• **Data for processing**:
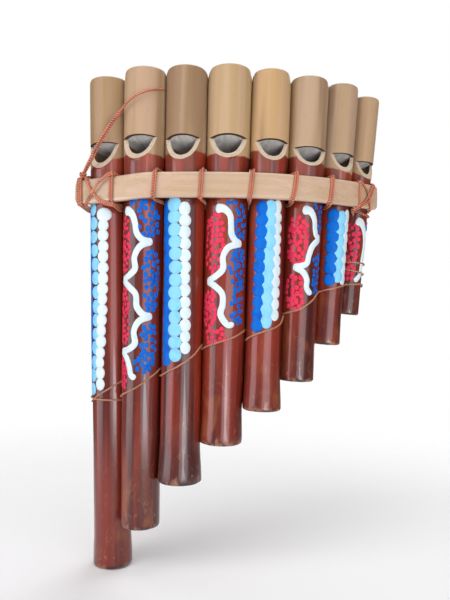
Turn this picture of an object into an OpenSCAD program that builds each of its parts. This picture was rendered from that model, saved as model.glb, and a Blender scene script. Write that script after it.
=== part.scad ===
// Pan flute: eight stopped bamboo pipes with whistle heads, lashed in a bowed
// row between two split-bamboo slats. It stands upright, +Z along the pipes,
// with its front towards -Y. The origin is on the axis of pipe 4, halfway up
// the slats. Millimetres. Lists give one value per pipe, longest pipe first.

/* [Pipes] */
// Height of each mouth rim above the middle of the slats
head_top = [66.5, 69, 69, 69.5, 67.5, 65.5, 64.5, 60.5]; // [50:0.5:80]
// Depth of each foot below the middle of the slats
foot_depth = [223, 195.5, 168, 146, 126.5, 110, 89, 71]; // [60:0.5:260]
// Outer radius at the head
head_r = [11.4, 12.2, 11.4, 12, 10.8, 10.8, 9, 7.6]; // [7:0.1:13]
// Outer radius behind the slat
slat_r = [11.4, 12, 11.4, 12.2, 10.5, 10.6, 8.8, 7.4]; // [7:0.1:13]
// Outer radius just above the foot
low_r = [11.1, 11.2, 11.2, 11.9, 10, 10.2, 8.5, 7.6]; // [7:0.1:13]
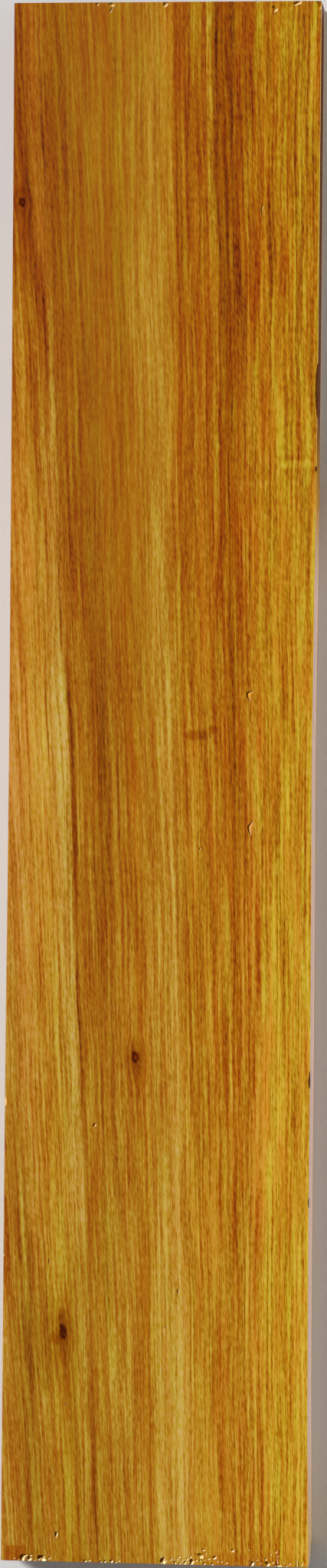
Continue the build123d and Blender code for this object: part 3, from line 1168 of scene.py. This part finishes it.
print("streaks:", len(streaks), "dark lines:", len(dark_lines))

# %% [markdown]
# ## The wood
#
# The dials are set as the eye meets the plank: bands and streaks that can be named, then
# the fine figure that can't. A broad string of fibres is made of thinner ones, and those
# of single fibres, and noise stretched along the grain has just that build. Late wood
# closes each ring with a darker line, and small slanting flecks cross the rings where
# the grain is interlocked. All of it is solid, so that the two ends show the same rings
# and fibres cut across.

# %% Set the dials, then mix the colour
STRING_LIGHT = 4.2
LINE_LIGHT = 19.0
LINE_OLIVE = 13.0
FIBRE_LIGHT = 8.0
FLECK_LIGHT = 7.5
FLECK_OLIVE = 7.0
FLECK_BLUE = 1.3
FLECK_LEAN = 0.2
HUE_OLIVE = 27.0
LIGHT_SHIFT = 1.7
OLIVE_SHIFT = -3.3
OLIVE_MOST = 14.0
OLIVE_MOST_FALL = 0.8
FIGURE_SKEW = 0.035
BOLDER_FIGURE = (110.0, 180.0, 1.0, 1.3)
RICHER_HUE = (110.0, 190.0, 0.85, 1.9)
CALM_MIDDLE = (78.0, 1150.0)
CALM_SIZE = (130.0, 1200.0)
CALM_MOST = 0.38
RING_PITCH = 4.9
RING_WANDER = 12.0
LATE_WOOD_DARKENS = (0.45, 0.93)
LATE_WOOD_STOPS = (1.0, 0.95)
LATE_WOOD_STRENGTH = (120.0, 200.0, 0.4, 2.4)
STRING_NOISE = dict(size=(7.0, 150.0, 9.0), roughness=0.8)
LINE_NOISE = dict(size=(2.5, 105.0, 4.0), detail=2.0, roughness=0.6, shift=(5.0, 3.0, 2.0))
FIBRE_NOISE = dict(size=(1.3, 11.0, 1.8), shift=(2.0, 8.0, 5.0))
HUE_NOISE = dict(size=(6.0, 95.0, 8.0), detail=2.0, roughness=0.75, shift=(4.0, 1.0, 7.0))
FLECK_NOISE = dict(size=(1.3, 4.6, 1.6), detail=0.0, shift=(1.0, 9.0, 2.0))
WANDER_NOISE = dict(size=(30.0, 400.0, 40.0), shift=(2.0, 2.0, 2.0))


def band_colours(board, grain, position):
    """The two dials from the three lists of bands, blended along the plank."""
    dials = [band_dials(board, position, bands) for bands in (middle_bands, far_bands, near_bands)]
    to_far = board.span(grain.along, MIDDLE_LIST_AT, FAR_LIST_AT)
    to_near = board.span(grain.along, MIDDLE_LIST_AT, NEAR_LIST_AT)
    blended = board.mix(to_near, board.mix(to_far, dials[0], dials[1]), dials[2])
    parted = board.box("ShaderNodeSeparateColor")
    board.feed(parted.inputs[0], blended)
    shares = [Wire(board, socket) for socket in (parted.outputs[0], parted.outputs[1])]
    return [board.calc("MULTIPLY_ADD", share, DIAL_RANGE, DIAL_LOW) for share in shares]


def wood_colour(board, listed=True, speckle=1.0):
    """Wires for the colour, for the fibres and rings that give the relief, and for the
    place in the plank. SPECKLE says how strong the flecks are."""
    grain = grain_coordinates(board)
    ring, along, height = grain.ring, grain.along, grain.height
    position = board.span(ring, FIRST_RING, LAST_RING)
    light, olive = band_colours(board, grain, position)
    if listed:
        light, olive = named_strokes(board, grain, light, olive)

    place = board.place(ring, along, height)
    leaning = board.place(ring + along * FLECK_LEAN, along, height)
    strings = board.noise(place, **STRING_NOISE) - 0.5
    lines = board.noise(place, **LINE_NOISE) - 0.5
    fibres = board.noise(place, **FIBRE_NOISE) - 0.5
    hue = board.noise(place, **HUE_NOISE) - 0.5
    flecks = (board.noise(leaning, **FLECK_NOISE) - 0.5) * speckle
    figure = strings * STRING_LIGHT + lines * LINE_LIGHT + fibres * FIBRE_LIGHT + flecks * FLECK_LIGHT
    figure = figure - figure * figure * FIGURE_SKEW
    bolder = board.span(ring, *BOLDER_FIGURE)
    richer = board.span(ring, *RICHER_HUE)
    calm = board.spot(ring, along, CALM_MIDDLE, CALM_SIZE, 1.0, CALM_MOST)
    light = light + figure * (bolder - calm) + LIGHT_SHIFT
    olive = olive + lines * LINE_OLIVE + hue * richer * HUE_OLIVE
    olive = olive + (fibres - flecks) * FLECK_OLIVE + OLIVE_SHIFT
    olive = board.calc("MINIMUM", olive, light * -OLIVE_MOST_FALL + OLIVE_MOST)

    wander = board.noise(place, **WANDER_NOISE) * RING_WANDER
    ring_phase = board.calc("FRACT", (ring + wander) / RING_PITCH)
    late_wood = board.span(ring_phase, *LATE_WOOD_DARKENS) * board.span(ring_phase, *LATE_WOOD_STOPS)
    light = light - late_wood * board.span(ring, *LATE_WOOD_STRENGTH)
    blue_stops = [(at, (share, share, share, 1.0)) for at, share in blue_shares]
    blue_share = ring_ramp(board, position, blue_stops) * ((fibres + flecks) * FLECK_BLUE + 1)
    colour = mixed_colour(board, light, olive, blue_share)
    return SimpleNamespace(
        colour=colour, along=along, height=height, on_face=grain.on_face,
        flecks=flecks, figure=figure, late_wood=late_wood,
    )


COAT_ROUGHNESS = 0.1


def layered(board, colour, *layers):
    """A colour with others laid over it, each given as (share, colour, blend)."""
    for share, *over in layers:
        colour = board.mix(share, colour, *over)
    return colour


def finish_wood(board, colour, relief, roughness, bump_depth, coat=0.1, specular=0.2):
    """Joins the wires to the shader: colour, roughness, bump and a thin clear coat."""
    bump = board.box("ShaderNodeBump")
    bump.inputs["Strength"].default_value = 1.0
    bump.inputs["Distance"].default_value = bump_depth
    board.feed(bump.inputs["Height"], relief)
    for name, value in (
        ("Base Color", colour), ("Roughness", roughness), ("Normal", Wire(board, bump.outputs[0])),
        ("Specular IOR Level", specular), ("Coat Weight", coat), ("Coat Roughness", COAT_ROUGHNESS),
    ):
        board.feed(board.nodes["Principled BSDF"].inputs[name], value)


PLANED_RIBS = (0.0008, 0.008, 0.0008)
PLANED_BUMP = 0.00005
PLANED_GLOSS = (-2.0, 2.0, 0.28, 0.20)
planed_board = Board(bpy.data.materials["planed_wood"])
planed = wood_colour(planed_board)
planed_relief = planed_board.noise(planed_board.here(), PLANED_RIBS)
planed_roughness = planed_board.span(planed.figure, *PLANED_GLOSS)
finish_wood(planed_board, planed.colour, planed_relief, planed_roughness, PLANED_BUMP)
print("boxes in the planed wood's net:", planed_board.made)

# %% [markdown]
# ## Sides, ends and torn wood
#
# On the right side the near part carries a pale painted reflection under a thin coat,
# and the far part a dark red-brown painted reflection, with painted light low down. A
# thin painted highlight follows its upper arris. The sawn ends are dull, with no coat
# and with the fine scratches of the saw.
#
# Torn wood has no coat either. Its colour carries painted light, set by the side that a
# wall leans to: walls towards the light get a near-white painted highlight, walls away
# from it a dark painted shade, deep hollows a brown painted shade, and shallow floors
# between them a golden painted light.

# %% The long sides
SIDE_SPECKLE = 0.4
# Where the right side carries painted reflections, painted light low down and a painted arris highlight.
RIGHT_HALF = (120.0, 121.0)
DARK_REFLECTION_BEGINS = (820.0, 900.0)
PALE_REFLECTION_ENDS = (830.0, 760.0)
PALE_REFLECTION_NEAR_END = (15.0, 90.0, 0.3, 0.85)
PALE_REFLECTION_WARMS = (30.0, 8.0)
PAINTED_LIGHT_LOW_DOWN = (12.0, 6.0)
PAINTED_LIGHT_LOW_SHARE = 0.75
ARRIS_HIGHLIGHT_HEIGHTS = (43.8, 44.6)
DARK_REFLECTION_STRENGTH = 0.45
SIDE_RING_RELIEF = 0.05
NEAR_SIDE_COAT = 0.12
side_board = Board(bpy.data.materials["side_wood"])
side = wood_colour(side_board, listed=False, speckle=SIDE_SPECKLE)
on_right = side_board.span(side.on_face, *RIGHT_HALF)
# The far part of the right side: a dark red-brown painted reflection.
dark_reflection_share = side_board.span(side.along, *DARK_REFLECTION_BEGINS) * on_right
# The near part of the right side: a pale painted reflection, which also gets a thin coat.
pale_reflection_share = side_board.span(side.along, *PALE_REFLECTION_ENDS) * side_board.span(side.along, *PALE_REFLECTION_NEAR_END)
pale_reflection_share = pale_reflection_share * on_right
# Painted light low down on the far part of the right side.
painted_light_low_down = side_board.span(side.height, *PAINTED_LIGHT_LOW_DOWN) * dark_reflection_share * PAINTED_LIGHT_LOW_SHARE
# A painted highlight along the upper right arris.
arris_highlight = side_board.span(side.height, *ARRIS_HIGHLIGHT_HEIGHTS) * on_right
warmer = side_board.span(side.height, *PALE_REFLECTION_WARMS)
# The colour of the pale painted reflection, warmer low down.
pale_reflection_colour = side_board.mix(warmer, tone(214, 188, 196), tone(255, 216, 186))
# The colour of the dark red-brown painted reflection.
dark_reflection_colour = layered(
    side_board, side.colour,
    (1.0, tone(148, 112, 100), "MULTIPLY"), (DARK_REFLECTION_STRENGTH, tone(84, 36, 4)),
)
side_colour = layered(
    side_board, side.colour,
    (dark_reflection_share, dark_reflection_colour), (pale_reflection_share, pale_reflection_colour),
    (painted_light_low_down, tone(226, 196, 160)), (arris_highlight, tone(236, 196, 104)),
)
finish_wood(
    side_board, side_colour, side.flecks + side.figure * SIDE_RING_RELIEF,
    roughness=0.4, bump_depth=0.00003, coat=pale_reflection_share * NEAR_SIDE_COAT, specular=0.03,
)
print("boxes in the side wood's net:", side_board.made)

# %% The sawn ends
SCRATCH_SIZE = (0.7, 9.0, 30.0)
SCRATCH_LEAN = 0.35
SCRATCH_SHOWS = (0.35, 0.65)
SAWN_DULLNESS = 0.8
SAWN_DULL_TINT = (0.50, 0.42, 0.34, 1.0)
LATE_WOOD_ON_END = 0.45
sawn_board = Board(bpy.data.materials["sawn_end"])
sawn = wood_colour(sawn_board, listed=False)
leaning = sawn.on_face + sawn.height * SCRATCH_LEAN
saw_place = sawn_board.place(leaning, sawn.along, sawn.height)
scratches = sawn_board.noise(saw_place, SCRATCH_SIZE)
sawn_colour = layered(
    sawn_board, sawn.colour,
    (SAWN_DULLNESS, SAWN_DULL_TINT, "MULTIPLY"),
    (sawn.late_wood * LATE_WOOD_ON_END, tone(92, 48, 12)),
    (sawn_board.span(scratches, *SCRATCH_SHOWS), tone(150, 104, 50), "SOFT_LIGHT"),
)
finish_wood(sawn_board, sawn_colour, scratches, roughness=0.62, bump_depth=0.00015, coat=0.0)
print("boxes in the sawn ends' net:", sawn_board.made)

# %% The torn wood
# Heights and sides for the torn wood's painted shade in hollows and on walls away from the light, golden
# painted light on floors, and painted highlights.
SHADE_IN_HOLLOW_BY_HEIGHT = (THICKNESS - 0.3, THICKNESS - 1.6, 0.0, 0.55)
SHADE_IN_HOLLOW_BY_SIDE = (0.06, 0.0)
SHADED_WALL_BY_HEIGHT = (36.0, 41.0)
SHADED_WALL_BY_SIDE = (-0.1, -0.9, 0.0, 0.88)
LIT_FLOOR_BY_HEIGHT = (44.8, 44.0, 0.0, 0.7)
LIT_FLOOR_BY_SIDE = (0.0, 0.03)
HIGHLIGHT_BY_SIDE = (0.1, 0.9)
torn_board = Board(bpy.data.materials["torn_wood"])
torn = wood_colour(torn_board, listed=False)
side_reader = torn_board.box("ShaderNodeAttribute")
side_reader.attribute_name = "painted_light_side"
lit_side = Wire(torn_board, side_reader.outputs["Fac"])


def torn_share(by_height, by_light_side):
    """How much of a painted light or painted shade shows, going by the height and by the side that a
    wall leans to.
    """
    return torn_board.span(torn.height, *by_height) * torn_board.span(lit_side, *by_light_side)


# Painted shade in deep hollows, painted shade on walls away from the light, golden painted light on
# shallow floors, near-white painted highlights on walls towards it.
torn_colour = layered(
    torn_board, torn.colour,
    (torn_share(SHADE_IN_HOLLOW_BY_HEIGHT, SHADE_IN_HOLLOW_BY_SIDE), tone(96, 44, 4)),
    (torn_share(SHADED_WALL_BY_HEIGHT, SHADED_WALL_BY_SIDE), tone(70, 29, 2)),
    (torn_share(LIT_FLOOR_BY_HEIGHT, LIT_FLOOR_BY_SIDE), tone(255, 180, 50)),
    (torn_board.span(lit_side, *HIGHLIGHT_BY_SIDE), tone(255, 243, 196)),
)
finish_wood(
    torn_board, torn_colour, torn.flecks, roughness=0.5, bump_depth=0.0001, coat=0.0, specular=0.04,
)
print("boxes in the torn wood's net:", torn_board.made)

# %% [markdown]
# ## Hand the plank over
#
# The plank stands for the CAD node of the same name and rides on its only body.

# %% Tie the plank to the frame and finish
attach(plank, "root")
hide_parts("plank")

• **Direction**: Take the lines from the first line of the records through the line holding "longest pipe first.", both included, and please reproduce them exactly with nothing added.

• **Reply to the exercise**:
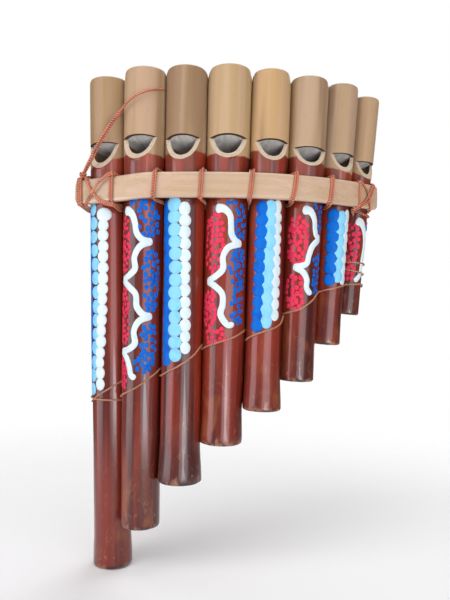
Turn this picture of an object into an OpenSCAD program that builds each of its parts. This picture was rendered from that model, saved as model.glb, and a Blender scene script. Write that script after it.
=== part.scad ===
// Pan flute: eight stopped bamboo pipes with whistle heads, lashed in a bowed
// row between two split-bamboo slats. It stands upright, +Z along the pipes,
// with its front towards -Y. The origin is on the axis of pipe 4, halfway up
// the slats. Millimetres. Lists give one value per pipe, longest pipe first.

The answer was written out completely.